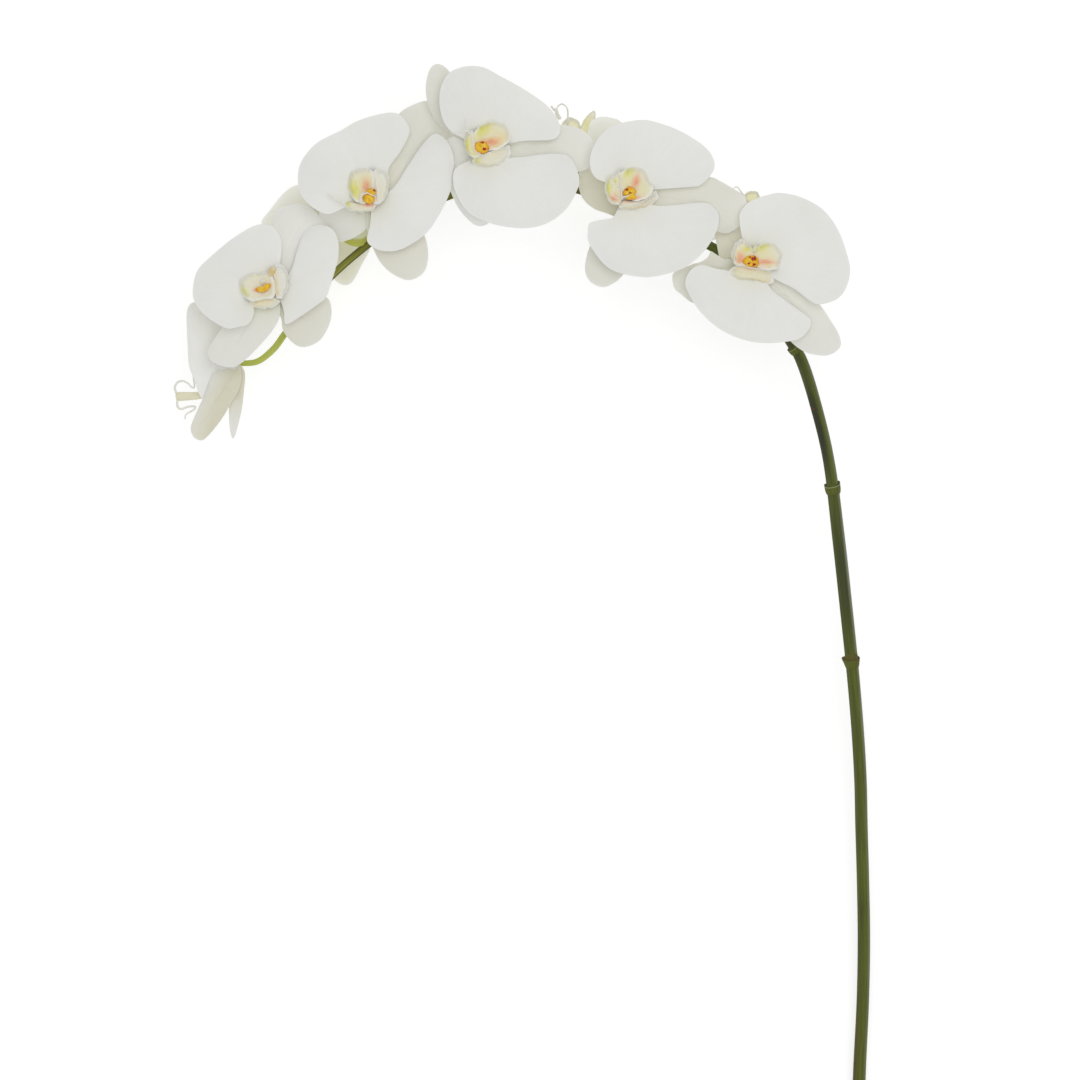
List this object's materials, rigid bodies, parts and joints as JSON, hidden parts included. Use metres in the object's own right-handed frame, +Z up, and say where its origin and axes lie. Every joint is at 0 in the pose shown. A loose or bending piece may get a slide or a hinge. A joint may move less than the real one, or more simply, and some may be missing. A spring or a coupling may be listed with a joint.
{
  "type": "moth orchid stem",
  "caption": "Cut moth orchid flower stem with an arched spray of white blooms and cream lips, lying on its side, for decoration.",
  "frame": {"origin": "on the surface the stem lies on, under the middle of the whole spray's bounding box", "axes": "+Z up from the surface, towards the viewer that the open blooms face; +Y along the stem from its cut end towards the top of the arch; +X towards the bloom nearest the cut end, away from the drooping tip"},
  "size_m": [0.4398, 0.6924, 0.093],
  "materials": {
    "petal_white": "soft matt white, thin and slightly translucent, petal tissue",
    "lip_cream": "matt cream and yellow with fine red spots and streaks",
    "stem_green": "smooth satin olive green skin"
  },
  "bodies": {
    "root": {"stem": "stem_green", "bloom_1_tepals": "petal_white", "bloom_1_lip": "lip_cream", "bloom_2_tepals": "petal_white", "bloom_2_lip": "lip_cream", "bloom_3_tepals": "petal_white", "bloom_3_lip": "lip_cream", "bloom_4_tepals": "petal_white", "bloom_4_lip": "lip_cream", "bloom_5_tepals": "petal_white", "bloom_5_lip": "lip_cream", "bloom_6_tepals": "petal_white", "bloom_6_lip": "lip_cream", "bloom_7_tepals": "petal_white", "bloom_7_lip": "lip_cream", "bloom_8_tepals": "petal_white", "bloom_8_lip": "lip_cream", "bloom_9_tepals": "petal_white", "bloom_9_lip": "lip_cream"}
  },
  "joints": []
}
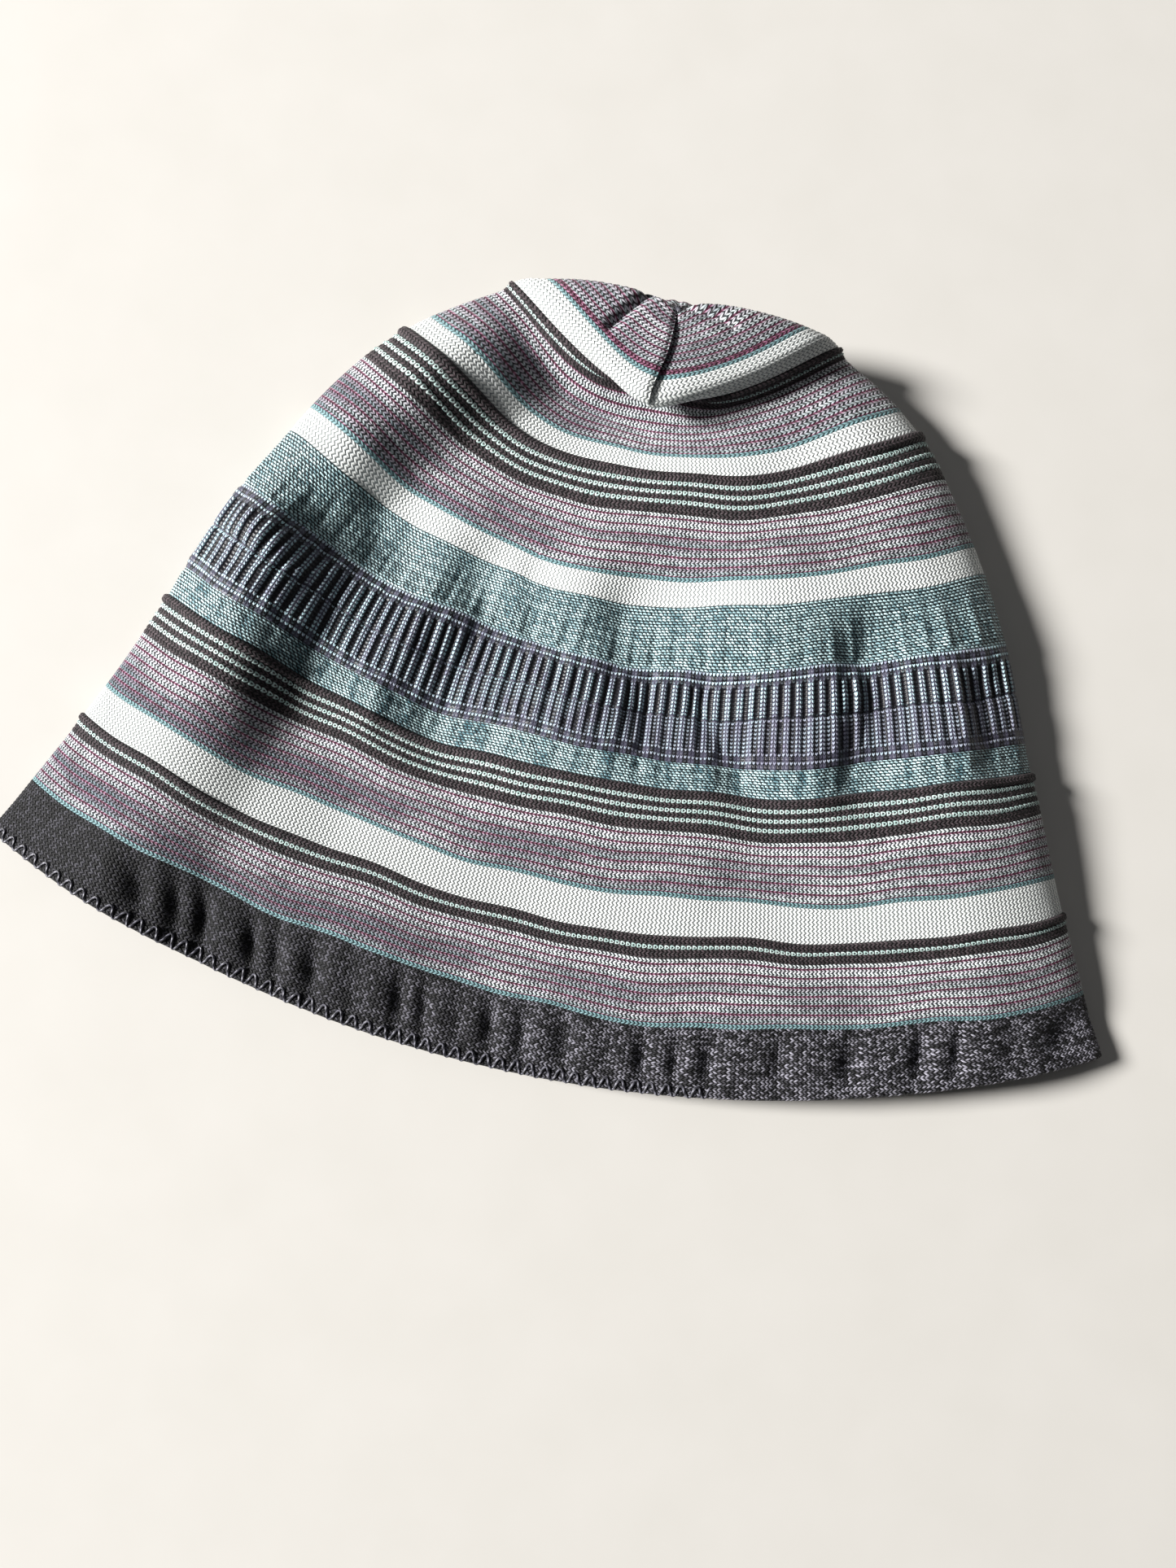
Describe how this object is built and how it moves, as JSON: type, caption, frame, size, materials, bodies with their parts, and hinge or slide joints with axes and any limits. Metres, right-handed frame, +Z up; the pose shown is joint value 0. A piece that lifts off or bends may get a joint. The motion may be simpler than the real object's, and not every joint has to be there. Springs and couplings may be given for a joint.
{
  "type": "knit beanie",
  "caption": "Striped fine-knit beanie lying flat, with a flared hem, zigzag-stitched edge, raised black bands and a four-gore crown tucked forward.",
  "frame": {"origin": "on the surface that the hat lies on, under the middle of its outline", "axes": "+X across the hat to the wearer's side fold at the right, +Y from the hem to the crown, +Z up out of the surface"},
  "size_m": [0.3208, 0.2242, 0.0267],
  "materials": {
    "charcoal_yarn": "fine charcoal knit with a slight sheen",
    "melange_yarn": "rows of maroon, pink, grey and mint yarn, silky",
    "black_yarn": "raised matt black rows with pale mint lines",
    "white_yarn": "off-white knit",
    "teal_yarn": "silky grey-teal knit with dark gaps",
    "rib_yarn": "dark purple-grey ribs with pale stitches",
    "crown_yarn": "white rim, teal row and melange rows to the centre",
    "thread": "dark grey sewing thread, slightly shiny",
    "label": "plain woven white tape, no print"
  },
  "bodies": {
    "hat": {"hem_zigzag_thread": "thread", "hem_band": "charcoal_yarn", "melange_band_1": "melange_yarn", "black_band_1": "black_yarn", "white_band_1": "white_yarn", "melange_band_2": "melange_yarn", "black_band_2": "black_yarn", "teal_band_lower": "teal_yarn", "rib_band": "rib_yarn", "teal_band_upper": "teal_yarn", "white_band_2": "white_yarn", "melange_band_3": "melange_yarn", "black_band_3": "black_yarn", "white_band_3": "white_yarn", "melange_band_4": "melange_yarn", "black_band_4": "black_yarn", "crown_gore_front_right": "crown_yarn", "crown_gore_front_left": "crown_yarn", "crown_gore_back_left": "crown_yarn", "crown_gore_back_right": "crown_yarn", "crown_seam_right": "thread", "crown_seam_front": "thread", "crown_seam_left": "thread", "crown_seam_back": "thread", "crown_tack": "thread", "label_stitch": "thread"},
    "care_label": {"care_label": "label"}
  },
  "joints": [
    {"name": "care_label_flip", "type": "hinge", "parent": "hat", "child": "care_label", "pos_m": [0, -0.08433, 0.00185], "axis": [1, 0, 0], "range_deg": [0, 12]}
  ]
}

* * * * * * *

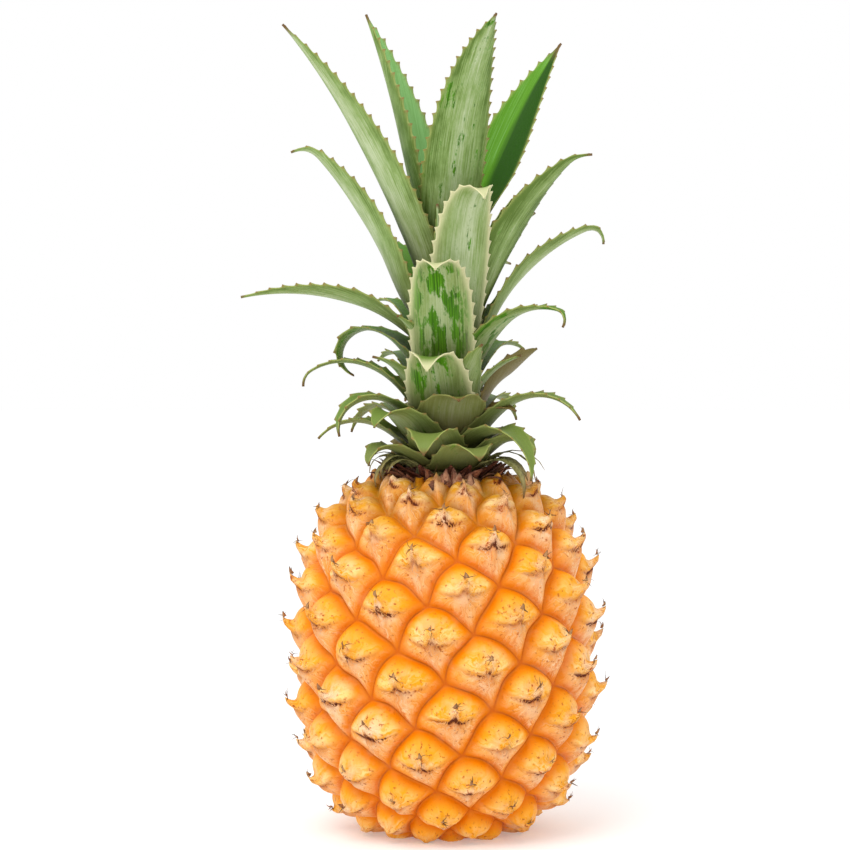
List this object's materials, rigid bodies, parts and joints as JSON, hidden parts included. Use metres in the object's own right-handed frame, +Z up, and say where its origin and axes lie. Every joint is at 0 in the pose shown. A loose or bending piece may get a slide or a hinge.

* * * * * * *

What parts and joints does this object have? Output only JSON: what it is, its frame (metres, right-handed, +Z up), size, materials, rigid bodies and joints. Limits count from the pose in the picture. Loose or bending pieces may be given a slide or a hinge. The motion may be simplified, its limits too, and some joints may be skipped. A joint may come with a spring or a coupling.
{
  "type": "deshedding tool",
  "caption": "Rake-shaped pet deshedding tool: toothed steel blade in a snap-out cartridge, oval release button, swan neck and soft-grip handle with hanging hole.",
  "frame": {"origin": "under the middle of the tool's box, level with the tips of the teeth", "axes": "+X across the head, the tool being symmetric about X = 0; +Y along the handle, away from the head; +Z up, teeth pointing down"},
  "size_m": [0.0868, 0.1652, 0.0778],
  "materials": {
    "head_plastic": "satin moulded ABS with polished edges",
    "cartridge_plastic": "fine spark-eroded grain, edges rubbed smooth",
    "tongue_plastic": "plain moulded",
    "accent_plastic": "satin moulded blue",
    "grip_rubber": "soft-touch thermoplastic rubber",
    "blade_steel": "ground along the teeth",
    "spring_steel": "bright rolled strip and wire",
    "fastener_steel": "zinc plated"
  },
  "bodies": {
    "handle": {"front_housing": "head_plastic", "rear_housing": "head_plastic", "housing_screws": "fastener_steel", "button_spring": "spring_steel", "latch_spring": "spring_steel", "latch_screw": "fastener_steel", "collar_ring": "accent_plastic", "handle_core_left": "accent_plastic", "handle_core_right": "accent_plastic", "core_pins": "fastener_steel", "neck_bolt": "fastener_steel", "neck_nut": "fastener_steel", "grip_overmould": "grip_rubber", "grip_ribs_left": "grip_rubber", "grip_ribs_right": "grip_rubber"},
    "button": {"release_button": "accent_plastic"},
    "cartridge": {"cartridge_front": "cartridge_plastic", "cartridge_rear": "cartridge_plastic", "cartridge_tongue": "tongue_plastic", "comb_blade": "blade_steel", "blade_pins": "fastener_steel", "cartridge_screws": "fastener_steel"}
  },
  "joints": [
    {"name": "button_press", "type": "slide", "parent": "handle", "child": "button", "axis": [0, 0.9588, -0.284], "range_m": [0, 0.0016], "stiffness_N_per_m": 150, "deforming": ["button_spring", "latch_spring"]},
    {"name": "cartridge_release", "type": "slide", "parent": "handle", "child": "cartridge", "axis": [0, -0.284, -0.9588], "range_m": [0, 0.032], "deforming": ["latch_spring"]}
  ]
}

* * * * * * *

» **Prompt**: Wherever "type" shows up in a line, copy that line.

» **Exercise answer**:
  "type": "moth orchid stem",
Describe how this object is built and how it moves, as JSON: type, caption, frame, size, materials, bodies with their parts, and hinge or slide joints with axes and any limits. Metres, right-handed frame, +Z up; the pose shown is joint value 0. A piece that lifts off or bends may get a joint. The motion may be simpler than the real object's, and not every joint has to be there. Springs and couplings may be given for a joint.
  "type": "knit beanie",
    {"name": "care_label_flip", "type": "hinge", "parent": "hat", "child": "care_label", "pos_m": [0, -0.08433, 0.00185], "axis": [1, 0, 0], "range_deg": [0, 12]}
  "type": "deshedding tool",
    {"name": "button_press", "type": "slide", "parent": "handle", "child": "button", "axis": [0, 0.9588, -0.284], "range_m": [0, 0.0016], "stiffness_N_per_m": 150, "deforming": ["button_spring", "latch_spring"]},
    {"name": "cartridge_release", "type": "slide", "parent": "handle", "child": "cartridge", "axis": [0, -0.284, -0.9588], "range_m": [0, 0.032], "deforming": ["latch_spring"]}